Many teachers decided on Billings because the union had already worked successfully with her for four years, Nuxoll said.

But the president of a teachers union in northeast Washington said he’ll vote for Bergeson only because Taber terrifies him.

He dislikes the state Commission for Student Learning, where until recently Bergeson helped redesign the state’s testing system as part of education reform.

“They’re reinventing the wheel, doing tinkering on a massive scale,” said Dirk Christianson, president of the Northeast Columbia Education Association.

“Everybody is going to be forced to teach to their test,” said Christianson, who believes local schools will forfeit too much control.

“My fear is they’ll tie in the district’s ability to pass the test to the funding for school districts.”

Julie Bauer, a Colbert woman with three children, said Bergeson is out of touch with parents.

“I really think the representation of the people would be better with someone who’s not tied with the union and the school administration,” she said.

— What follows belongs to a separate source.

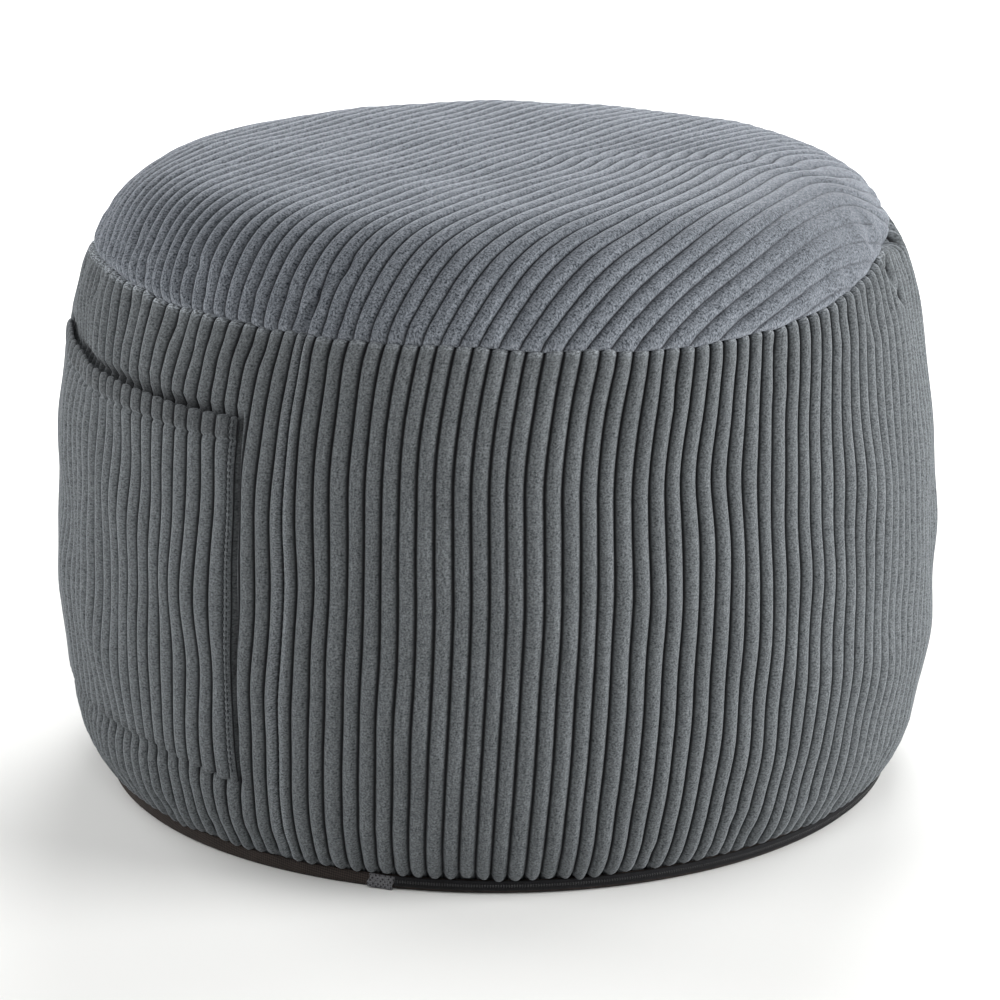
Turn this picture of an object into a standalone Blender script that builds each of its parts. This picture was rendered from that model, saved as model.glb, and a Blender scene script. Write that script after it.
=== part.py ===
"""A round pouf ottoman in wide-wale corduroy, about 50 cm across and 35 cm high.

The band and the top are filled cloth, so each is one solid whose outside has the crown,
the drawn-in foot and shoulder, and the raised wales of the real cover. The patch pocket,
the base cloth, the zip and its end cover are thin sheets laid on them.

Azimuth is the angle round the pouf, 0 at the front (-Y) and growing towards +X.
"""

import bmesh
import bpy
import numpy as np

# Driving sizes, in metres.
WIDTH = 0.500
WIDEST_HEIGHT = 0.105
HEIGHT = 0.351
FOOT_HEIGHT = 0.0085
GAP = 0.0003
SEAM_GAP = 0.0004

# Above its widest line the pouf is a superellipse in section: flat on top, with round shoulders.
ROUND_OUT = 9.5
ROUND_UP = 2.3

# Below it the side draws in to the foot: height and radius over the wale crests.
LOWER_SIDE = (
    {"height": FOOT_HEIGHT, "radius": 0.2279},
    {"height": 0.026, "radius": 0.2376},
    {"height": 0.052, "radius": 0.2445},
    {"height": WIDEST_HEIGHT, "radius": WIDTH / 2},
)
UPPER_ROWS = (0.150, 0.205, 0.258)
SHOULDER_SHARES = (0.5, 1.0)

# Corduroy: one wale is a flat crest between two narrow valleys.
BAND_WALES = 168
TOP_WALES = 53
POCKET_WALES = 25
WALE_DEPTH = 0.0020
JOIN_DEPTH = 0.0034
WALE_STOPS = (0.0, 0.22, 0.78)
CLOTH = 0.0030
JOIN_AZIMUTH = np.radians(-27.2)
BAND_LEAN = np.radians(3.4)
CORNER_EASE = 0.03
EASE_FROM = 0.14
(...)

“They’re patting each other on the back, basically.”

Others praise Bergeson’s efforts. Munro said she’s helping the Washington economy by emphasizing foreign language classes to prepare public school students for world trade.

“I think the public schools are part of the most valuable gift we’ve been given by our forefathers,” he said. “We kind of take it for granted.”

In a mid-October speech to teachers gathered in a Chewelah school cafeteria, Bergeson assured them the reforms she’s worked for will make life better for children.

At the end, she received enthusiastic applause.

“They will be able to create jobs,” Bergeson said. “They will be able to build a future better than anything we’ve ever dreamed of.”

Then, she delivered the line she believes distinguishes her from her opponent: “The world’s not going downhill.”